+++ GIVEN DATA +++

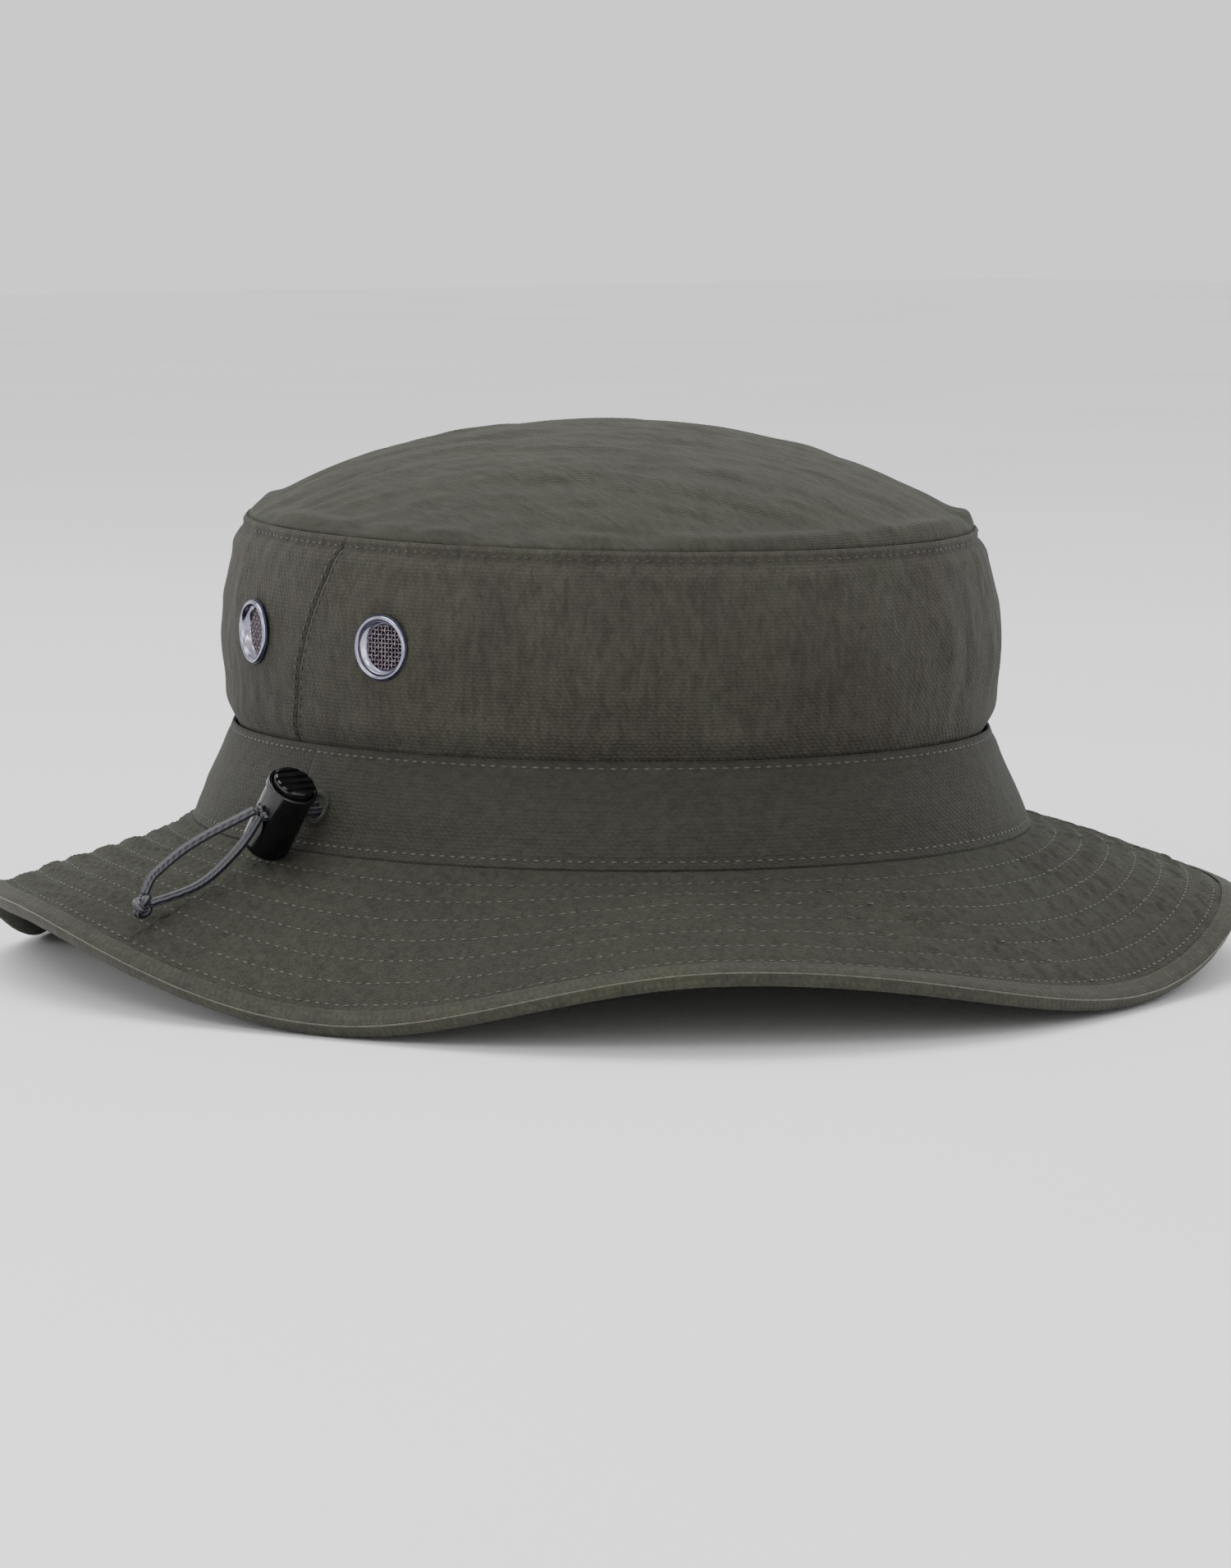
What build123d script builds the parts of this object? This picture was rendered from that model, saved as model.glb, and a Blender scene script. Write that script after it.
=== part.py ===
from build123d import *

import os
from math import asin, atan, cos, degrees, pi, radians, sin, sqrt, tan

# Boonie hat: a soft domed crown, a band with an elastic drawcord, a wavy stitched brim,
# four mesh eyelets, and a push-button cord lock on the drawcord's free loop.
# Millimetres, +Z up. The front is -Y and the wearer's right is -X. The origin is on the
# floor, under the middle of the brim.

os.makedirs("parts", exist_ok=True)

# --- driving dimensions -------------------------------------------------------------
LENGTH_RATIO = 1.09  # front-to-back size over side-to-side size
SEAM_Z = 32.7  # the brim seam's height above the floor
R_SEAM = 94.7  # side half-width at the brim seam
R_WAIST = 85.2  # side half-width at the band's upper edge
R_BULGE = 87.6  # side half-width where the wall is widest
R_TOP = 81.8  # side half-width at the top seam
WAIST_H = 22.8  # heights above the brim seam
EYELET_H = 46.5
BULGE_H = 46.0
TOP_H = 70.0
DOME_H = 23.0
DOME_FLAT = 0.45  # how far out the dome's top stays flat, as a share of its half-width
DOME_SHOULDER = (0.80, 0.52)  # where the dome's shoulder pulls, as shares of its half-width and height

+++

- REQUIREMENTS: Output all of the data above without any alteration.

- EXPECTED ANSWER:
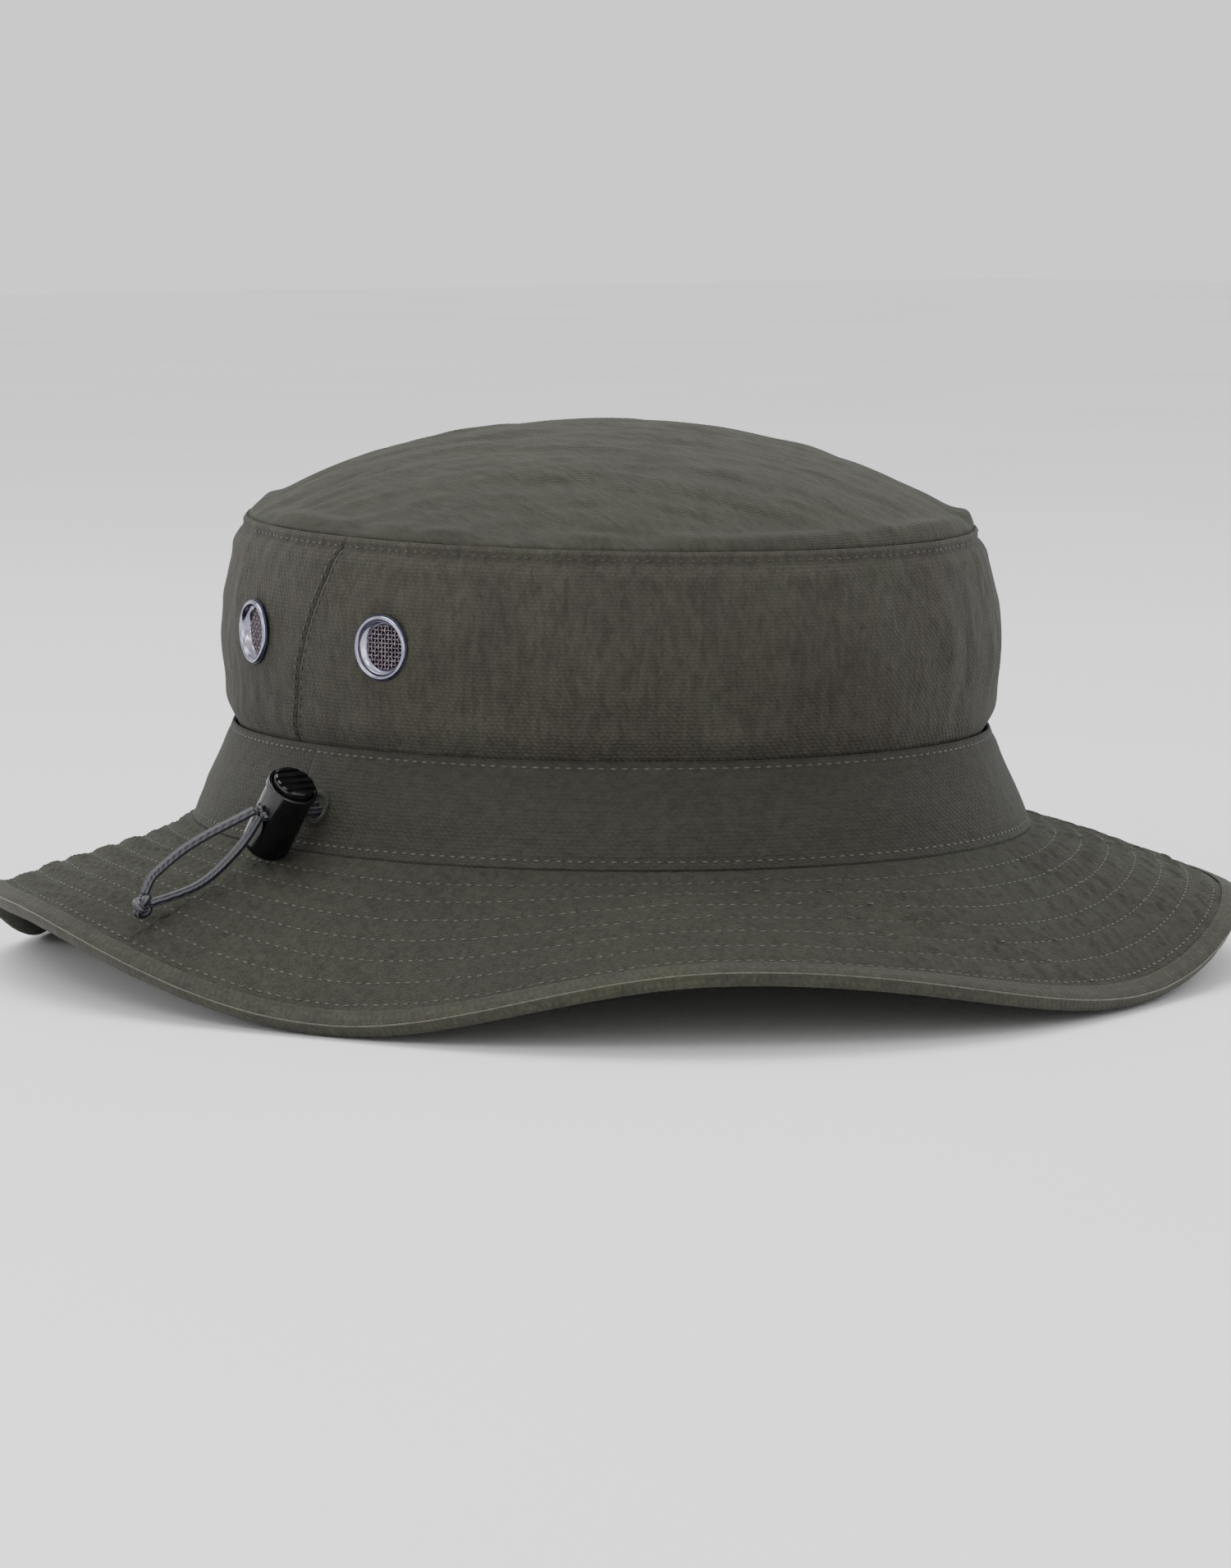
What build123d script builds the parts of this object? This picture was rendered from that model, saved as model.glb, and a Blender scene script. Write that script after it.
=== part.py ===
from build123d import *

import os
from math import asin, atan, cos, degrees, pi, radians, sin, sqrt, tan

# Boonie hat: a soft domed crown, a band with an elastic drawcord, a wavy stitched brim,
# four mesh eyelets, and a push-button cord lock on the drawcord's free loop.
# Millimetres, +Z up. The front is -Y and the wearer's right is -X. The origin is on the
# floor, under the middle of the brim.

os.makedirs("parts", exist_ok=True)

# --- driving dimensions -------------------------------------------------------------
LENGTH_RATIO = 1.09  # front-to-back size over side-to-side size
SEAM_Z = 32.7  # the brim seam's height above the floor
R_SEAM = 94.7  # side half-width at the brim seam
R_WAIST = 85.2  # side half-width at the band's upper edge
R_BULGE = 87.6  # side half-width where the wall is widest
R_TOP = 81.8  # side half-width at the top seam
WAIST_H = 22.8  # heights above the brim seam
EYELET_H = 46.5
BULGE_H = 46.0
TOP_H = 70.0
DOME_H = 23.0
DOME_FLAT = 0.45  # how far out the dome's top stays flat, as a share of its half-width
DOME_SHOULDER = (0.80, 0.52)  # where the dome's shoulder pulls, as shares of its half-width and height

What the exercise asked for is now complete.